'Above Earth Below Sea'; A hipsterific gallery launch

‘Are you free next Wednesday night? There’s a cool hipster gallery opening in Rozelle…’ read the friendly SMS.

Immersed in the preppy lifestyle of the corporate mainstream, the obscure ‘hipster’ world continues to mystify despite my devoted endeavours to break free from the confined structure of ‘after five’ (or closer to seven).   In true un-hipster style, I turned to the dictionary (of the urban variety) to get a sense of what I was missing out on.

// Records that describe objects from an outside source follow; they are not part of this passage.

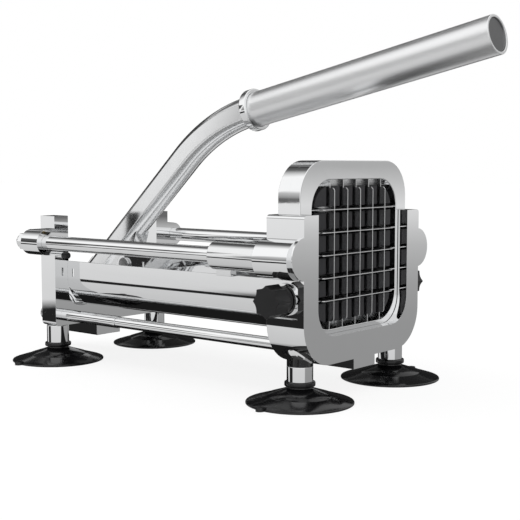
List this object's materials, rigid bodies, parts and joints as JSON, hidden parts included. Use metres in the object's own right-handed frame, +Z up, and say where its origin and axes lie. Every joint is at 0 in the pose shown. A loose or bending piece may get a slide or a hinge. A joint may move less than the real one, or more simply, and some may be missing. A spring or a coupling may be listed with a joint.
{
  "type": "french fry cutter",
  "caption": "Lever-operated french fry cutter: a lever and link straps slide a slotted pusher on guide rods through a removable blade grid, on suction feet.",
  "frame": {"origin": "centre of the overall box in X and Y, on the table under the feet", "axes": "+X forward, the way the fries come out and the grip points; +Y to the left seen along +X, across the machine; +Z up"},
  "size_m": [0.3594, 0.1578, 0.2095],
  "materials": {
    "polished_metal": "polished",
    "sheet_steel": "polished sheet",
    "chrome_rod": "polished",
    "satin_tube": "satin",
    "zinc_steel": "plain",
    "blade_steel": "ground",
    "cast_metal": "satin",
    "brass_bush": "plain",
    "dark_plastic": "satin",
    "black_rubber": "matte"
  },
  "bodies": {
    "base": {"front_frame": "polished_metal", "rear_frame": "polished_metal", "pivot_bracket": "polished_metal", "bracket_screws": "zinc_steel", "trough": "sheet_steel", "trough_screws": "zinc_steel", "guide_rod_near": "chrome_rod", "guide_rod_far": "chrome_rod", "guide_rod_washers": "zinc_steel", "guide_rod_nuts": "chrome_rod", "tie_rod_near": "chrome_rod", "tie_rod_far": "chrome_rod", "tie_rod_ferrules": "chrome_rod", "tie_rod_nuts": "zinc_steel", "bump_stop_pins": "chrome_rod", "bump_stop_tips": "black_rubber", "cartridge_front": "polished_metal", "cartridge_rear": "polished_metal", "vertical_blades": "blade_steel", "horizontal_blades": "blade_steel", "cartridge_screws": "zinc_steel", "pivot_pin": "zinc_steel", "pivot_ring": "zinc_steel", "foot_posts_front": "chrome_rod", "foot_posts_rear": "chrome_rod", "cup_front_near": "black_rubber", "cup_front_far": "black_rubber", "cup_rear_near": "black_rubber", "cup_rear_far": "black_rubber"},
    "carriage": {"carriage": "cast_metal", "sleeve_bushes": "brass_bush", "pusher_block": "dark_plastic", "pusher_studs": "zinc_steel", "pusher_nuts": "zinc_steel", "carriage_pin": "zinc_steel"},
    "lever": {"lever_arm": "chrome_rod", "grip_collar": "chrome_rod", "grip_tube": "satin_tube", "grip_end_cap": "satin_tube", "link_pin": "zinc_steel", "link_pin_ring": "zinc_steel"},
    "link": {"link_strap_near": "sheet_steel", "link_strap_far": "sheet_steel", "link_front_pins": "zinc_steel"},
    "near_pad": {"clamp_pad_near": "zinc_steel"},
    "near_knob": {"clamp_knob_near": "dark_plastic", "clamp_screw_near": "zinc_steel"},
    "far_pad": {"clamp_pad_far": "zinc_steel"},
    "far_knob": {"clamp_knob_far": "dark_plastic", "clamp_screw_far": "zinc_steel"}
  },
  "joints": [
    {"name": "lever_swing", "type": "hinge", "parent": "base", "child": "lever", "pos_m": [-0.16566, 0, 0.0262], "axis": [0, -1, 0], "range_deg": [0, 123]},
    {"name": "carriage_slide", "type": "slide", "parent": "base", "child": "carriage", "axis": [-1, 0, 0], "range_m": [0, 0.1399]},
    {"name": "link_swing", "type": "hinge", "parent": "lever", "child": "link", "pos_m": [-0.09563, 0, 0.06405], "axis": [0, -1, 0], "range_deg": [-123.2, 0]},
    {"name": "near_clamp_slide", "type": "slide", "parent": "base", "child": "near_pad", "axis": [0, -1, 0], "range_m": [0, 0.00125]},
    {"name": "near_knob_turn", "type": "hinge", "parent": "near_pad", "child": "near_knob", "pos_m": [0.08189, -0.0665, 0.0586], "axis": [0, -1, 0], "range_deg": [0, 360.1]},
    {"name": "far_clamp_slide", "type": "slide", "parent": "base", "child": "far_pad", "axis": [0, 1, 0], "range_m": [0, 0.00125]},
    {"name": "far_knob_turn", "type": "hinge", "parent": "far_pad", "child": "far_knob", "pos_m": [0.08189, 0.0665, 0.0586], "axis": [0, 1, 0], "range_deg": [0, 360.1]}
  ],
  "couplings": [
    {"joint": "carriage_slide", "follows": "lever_swing", "m_per_rad": 0.065151},
    {"joint": "link_swing", "follows": "lever_swing", "ratio": -1.0008},
    {"joint": "near_knob_turn", "follows": "near_clamp_slide", "rad_per_m": 5026.5},
    {"joint": "far_knob_turn", "follows": "far_clamp_slide", "rad_per_m": 5026.5}
  ]
}
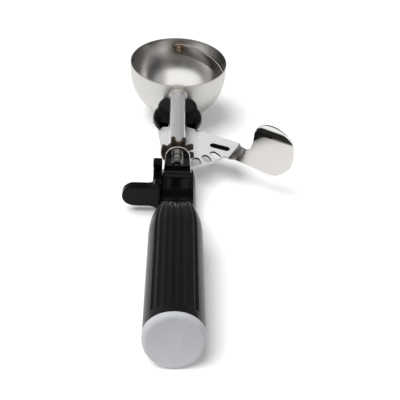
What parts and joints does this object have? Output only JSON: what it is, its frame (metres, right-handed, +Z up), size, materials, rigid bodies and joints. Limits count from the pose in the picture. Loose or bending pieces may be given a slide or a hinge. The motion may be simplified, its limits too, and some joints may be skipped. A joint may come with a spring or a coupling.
{
  "type": "lever ice cream scoop",
  "caption": "Ice cream scoop with a round steel bowl, a scraper blade turned by a rack and pinion, a thumb lever with an upright paddle, and a ribbed grip.",
  "frame": {"origin": "middle of the flat foot under the neck, on the surface that the scoop lies on", "axes": "+Y from the handle to the bowl, +Z up out of the bowl's mouth, +X to the side that the thumb lever stands on"},
  "size_m": [0.1059, 0.2709, 0.0484],
  "materials": {
    "polished_steel": "mirror polished stainless steel",
    "inner_steel": "plain turned steel",
    "dark_steel": "blackened sintered steel",
    "bush_brass": "plain turned",
    "black_plastic": "moulded, semi-gloss black",
    "cap_grey": "moulded, satin light grey"
  },
  "bodies": {
    "frame": {"bowl": "polished_steel", "bowl_saddle": "polished_steel", "far_rivet": "polished_steel", "shank_tube": "polished_steel", "front_bush": "bush_brass", "middle_bush": "bush_brass", "rear_bracket": "polished_steel", "rear_bush": "inner_steel", "bracket_screws": "inner_steel", "pivot_housing": "black_plastic", "pivot_screw": "inner_steel", "pivot_spacer": "bush_brass", "pivot_washer": "bush_brass", "lever_spring": "inner_steel", "frame_arm": "polished_steel", "housing_screw": "inner_steel", "handle_neck": "black_plastic", "thumb_rest": "black_plastic", "handle_grip": "black_plastic", "grip_washer": "inner_steel", "grip_nut": "inner_steel", "end_cap": "cap_grey"},
    "sweeper": {"sweep_shaft": "polished_steel", "scraper_blade": "polished_steel", "pinion": "dark_steel", "pinion_pin": "inner_steel", "retaining_ring": "inner_steel"},
    "lever": {"thumb_lever": "polished_steel"}
  },
  "joints": [
    {"name": "lever_press", "type": "hinge", "parent": "frame", "child": "lever", "pos_m": [0, 0.05388, 0.02045], "axis": [0, 0.0897, -0.996], "range_deg": [0, 34], "stiffness_Nm_per_rad": 0.2, "springref_deg": -45.84},
    {"name": "scraper_sweep", "type": "hinge", "parent": "frame", "child": "sweeper", "pos_m": [0, 0.11177, 0.0355], "axis": [0, 0.996, 0.0897], "range_deg": [0, 129.8]}
  ],
  "couplings": [
    {"joint": "scraper_sweep", "follows": "lever_press", "ratio": 3.8153}
  ]
}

"...Hipsters are a subculture that value independent thinking, counter-culture, progressive politics, an appreciation of art and indie-rock. Hipsters reject the culturally-ignorant attitudes of mainstream consumers, and are often be seen wearing vintage and thrift store inspired fashions, tight-fitting jeans, old-school sneakers, and sometimes thick rimmed glasses. Both hipster men and women sport similar androgynous hair styles that include combinations of messy shag cuts and asymmetric side-swept bangs. Such styles are often associated with the work of creative stylists at urban salons, and are usually too "edgy" for the culturally-sheltered mainstream consumer..." 
The Urban Dictionary

Counter-culture or not, the launch of ‘Above Earth Below Sea’ at Paper Plane Gallery was an impressively original showcase of ‘contemporary jewellery and objects’ by Australian and Japanese artists.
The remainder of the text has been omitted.